- **Problem requirements**:
All of the data must be printed exactly; please include every line.

※

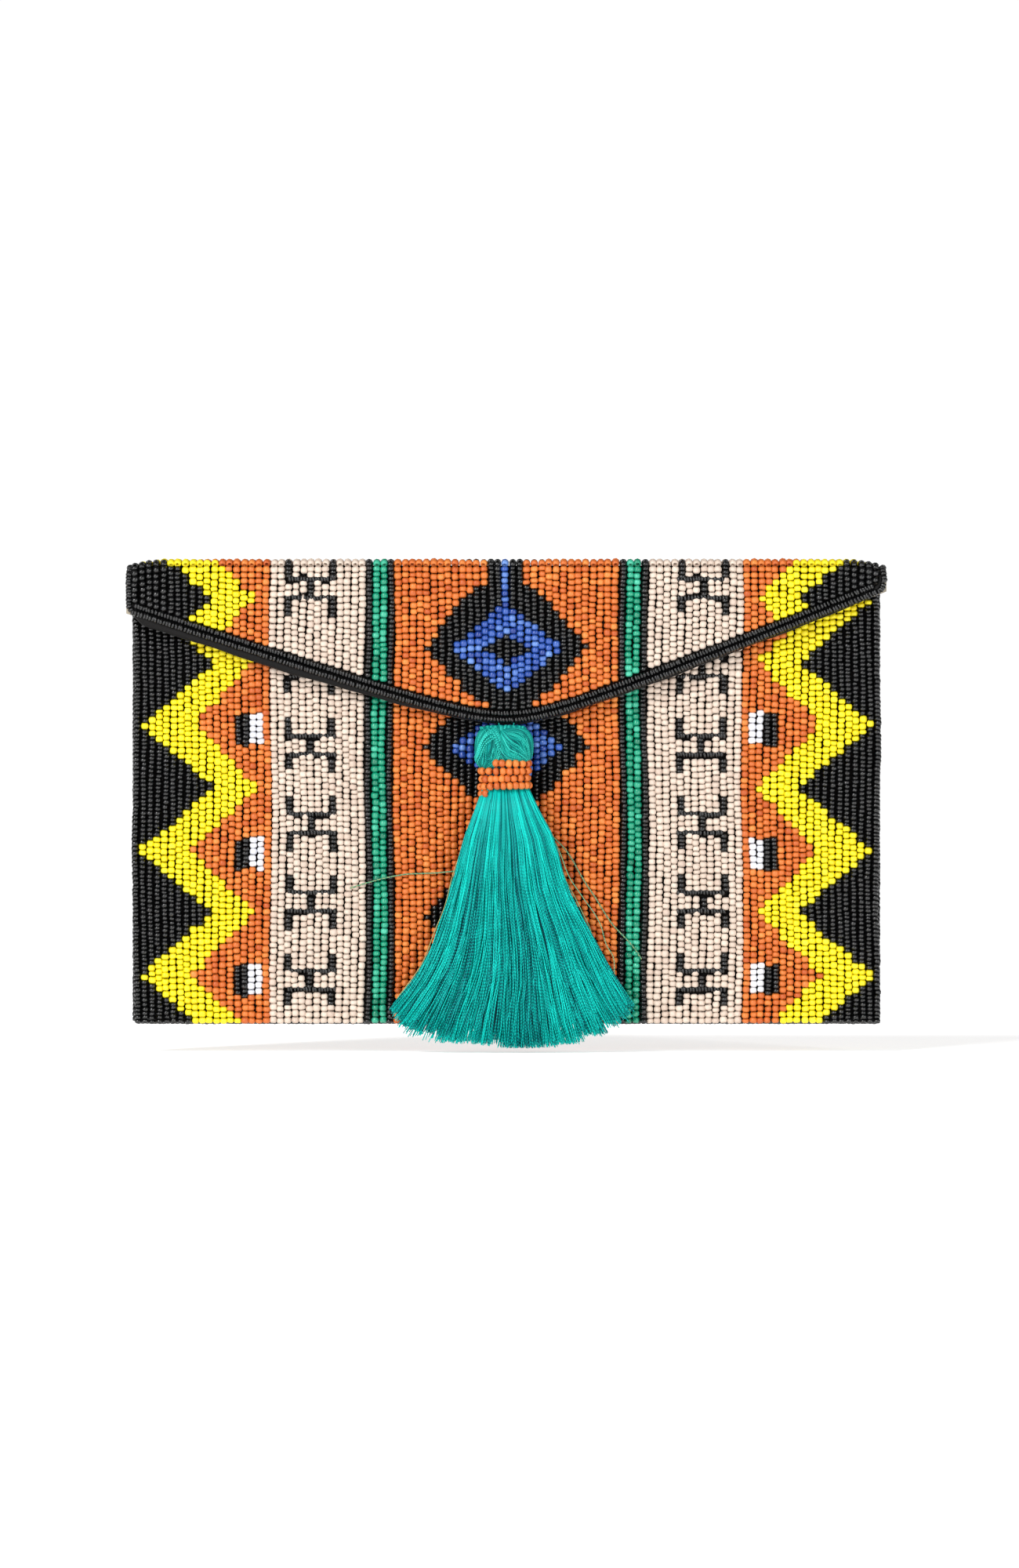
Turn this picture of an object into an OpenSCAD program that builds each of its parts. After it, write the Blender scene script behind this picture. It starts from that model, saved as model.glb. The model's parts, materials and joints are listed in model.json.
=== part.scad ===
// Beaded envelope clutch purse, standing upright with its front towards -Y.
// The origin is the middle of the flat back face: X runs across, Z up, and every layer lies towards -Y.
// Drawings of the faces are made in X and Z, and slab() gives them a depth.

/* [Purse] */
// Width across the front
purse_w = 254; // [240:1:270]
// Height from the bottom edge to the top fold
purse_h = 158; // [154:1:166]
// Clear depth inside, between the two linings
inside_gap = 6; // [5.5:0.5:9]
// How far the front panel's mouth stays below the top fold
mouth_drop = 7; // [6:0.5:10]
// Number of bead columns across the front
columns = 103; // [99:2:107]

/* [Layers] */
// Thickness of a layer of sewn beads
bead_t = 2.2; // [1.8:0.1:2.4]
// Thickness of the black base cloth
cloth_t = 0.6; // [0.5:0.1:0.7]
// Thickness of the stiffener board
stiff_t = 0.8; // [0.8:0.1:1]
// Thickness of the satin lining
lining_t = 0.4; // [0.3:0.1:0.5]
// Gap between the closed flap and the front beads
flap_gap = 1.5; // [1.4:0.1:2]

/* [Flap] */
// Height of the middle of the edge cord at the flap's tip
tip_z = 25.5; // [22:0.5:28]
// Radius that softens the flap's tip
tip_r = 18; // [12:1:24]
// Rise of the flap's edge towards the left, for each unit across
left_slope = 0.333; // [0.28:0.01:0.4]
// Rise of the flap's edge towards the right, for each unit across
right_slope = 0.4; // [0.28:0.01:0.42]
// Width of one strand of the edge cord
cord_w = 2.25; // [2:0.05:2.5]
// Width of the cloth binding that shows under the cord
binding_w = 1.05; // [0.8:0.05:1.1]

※

- **Completed task**:
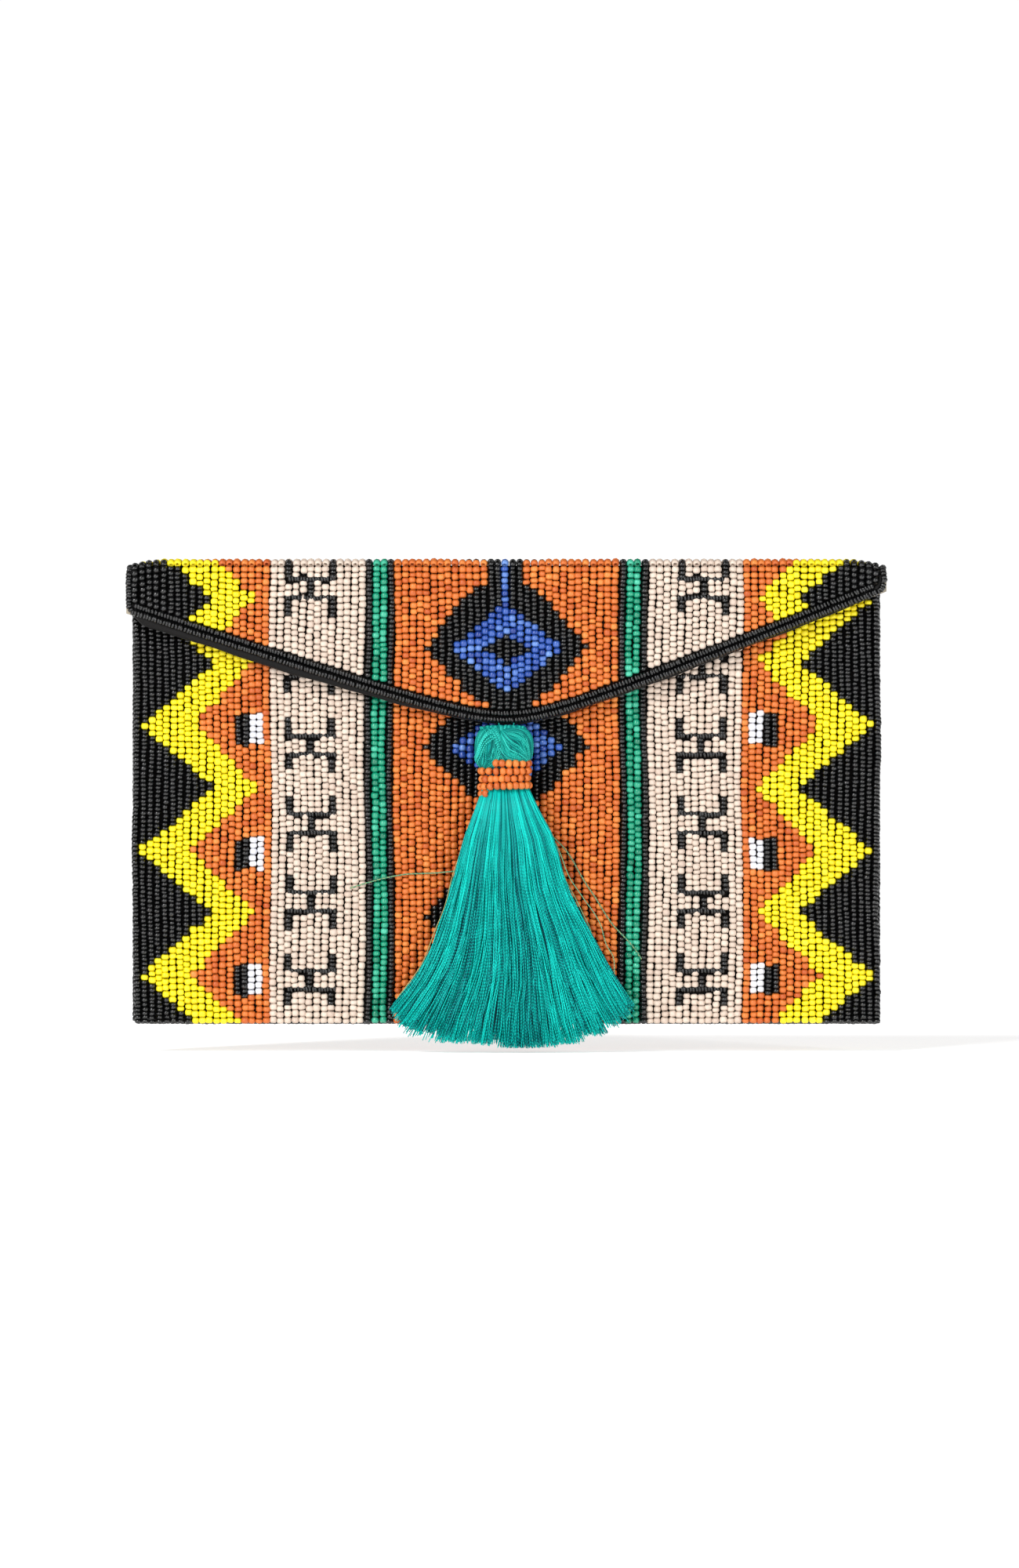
Turn this picture of an object into an OpenSCAD program that builds each of its parts. After it, write the Blender scene script behind this picture. It starts from that model, saved as model.glb. The model's parts, materials and joints are listed in model.json.
=== part.scad ===
// Beaded envelope clutch purse, standing upright with its front towards -Y.
// The origin is the middle of the flat back face: X runs across, Z up, and every layer lies towards -Y.
// Drawings of the faces are made in X and Z, and slab() gives them a depth.

/* [Purse] */
// Width across the front
purse_w = 254; // [240:1:270]
// Height from the bottom edge to the top fold
purse_h = 158; // [154:1:166]
// Clear depth inside, between the two linings
inside_gap = 6; // [5.5:0.5:9]
// How far the front panel's mouth stays below the top fold
mouth_drop = 7; // [6:0.5:10]
// Number of bead columns across the front
columns = 103; // [99:2:107]

/* [Layers] */
// Thickness of a layer of sewn beads
bead_t = 2.2; // [1.8:0.1:2.4]
// Thickness of the black base cloth
cloth_t = 0.6; // [0.5:0.1:0.7]
// Thickness of the stiffener board
stiff_t = 0.8; // [0.8:0.1:1]
// Thickness of the satin lining
lining_t = 0.4; // [0.3:0.1:0.5]
// Gap between the closed flap and the front beads
flap_gap = 1.5; // [1.4:0.1:2]

/* [Flap] */
// Height of the middle of the edge cord at the flap's tip
tip_z = 25.5; // [22:0.5:28]
// Radius that softens the flap's tip
tip_r = 18; // [12:1:24]
// Rise of the flap's edge towards the left, for each unit across
left_slope = 0.333; // [0.28:0.01:0.4]
// Rise of the flap's edge towards the right, for each unit across
right_slope = 0.4; // [0.28:0.01:0.42]
// Width of one strand of the edge cord
cord_w = 2.25; // [2:0.05:2.5]
// Width of the cloth binding that shows under the cord
binding_w = 1.05; // [0.8:0.05:1.1]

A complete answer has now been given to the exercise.